The city's news release said a wooden cross was first placed in Pensacola's Bayview Park in 1941 by the local chapter of the Junior Chamber of Commerce (Jaycees), a private, civic, nonprofit organization, as the United States prepared to enter World War II. For decades, the Jaycees and other groups have hosted community events at the memorial, including Veterans Day and Memorial Day remembrances. It remains a gathering place for religious and nonreligious groups within the Pensacola community, the city said. The cross is one of some 170 displays in Pensacola parks reflecting different aspects of the city's history and culture, the city said.

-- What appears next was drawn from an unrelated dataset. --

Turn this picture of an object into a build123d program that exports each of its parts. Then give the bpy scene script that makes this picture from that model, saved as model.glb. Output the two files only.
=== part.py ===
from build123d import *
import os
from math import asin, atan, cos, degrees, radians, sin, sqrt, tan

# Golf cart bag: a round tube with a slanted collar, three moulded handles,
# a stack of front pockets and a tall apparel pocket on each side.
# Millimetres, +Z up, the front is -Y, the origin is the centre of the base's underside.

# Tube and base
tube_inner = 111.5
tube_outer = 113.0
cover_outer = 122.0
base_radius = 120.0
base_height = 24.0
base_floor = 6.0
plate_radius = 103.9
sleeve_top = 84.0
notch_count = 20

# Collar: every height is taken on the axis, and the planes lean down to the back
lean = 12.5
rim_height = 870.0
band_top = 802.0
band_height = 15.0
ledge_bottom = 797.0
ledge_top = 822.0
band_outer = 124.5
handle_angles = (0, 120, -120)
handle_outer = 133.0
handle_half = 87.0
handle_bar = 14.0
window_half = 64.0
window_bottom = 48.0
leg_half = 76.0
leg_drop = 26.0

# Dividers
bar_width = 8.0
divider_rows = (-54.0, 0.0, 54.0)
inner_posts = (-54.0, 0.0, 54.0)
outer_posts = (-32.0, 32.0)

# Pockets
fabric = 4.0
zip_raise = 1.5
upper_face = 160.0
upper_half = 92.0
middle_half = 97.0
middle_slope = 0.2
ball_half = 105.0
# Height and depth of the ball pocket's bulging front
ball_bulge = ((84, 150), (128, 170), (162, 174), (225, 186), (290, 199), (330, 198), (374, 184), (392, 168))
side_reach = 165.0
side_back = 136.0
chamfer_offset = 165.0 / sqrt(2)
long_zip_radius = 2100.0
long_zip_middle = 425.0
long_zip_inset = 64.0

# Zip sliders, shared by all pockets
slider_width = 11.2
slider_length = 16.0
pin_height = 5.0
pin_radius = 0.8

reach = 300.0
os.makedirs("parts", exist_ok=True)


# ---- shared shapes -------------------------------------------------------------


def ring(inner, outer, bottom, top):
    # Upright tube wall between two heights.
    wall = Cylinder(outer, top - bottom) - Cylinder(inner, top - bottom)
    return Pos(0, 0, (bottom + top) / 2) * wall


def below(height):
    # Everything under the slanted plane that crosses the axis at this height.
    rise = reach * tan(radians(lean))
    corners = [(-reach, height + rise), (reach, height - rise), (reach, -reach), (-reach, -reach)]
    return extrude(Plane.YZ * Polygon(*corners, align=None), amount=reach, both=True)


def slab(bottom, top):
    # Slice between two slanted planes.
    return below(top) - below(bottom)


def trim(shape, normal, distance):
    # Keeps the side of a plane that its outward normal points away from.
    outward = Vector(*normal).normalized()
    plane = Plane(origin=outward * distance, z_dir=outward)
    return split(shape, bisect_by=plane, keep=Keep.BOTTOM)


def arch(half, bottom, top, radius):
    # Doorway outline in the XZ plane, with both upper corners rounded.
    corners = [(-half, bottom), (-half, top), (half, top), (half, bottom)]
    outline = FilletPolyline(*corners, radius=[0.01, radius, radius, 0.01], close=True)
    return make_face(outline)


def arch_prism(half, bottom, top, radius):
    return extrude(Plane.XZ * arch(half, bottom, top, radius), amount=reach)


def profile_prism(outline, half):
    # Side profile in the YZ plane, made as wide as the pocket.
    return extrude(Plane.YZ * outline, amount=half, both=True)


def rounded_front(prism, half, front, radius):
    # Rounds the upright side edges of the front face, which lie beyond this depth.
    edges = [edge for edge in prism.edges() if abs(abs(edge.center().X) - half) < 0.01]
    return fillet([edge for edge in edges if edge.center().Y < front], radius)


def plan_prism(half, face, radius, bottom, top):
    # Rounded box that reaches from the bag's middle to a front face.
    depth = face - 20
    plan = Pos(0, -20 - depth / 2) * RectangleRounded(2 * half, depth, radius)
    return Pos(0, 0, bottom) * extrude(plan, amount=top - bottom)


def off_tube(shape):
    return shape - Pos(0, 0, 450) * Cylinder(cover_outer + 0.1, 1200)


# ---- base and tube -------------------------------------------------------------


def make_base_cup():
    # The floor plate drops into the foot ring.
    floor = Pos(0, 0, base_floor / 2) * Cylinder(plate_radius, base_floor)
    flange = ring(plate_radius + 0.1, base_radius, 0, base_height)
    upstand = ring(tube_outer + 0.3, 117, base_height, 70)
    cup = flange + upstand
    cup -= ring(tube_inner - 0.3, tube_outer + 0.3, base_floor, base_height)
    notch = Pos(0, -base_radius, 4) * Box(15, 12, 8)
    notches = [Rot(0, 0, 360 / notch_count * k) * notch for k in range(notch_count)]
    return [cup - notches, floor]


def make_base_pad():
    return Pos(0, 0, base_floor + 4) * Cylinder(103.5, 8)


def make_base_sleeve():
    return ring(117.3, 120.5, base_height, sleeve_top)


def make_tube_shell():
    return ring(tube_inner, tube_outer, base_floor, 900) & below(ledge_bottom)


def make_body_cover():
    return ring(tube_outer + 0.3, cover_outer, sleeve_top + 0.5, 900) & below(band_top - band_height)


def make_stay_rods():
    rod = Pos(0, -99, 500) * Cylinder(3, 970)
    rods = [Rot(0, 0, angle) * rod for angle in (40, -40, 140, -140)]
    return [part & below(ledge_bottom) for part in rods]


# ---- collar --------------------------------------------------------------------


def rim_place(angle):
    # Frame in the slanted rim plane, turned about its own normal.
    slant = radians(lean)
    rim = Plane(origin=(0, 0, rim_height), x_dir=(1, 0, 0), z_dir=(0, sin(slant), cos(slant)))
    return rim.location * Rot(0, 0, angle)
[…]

“This cross is more than a religious symbol,” Ashton Hayward, mayor of Pensacola, said in the city and the Becket Fund's joint statement. “It's an important part of our city's history and culture. … To tear down this symbol just because a few are offended by it shows hostility to religion, not neutrality.”
Hayward added, “The city looks forward to being vindicated on appeal—as the majority of the court said it should be.”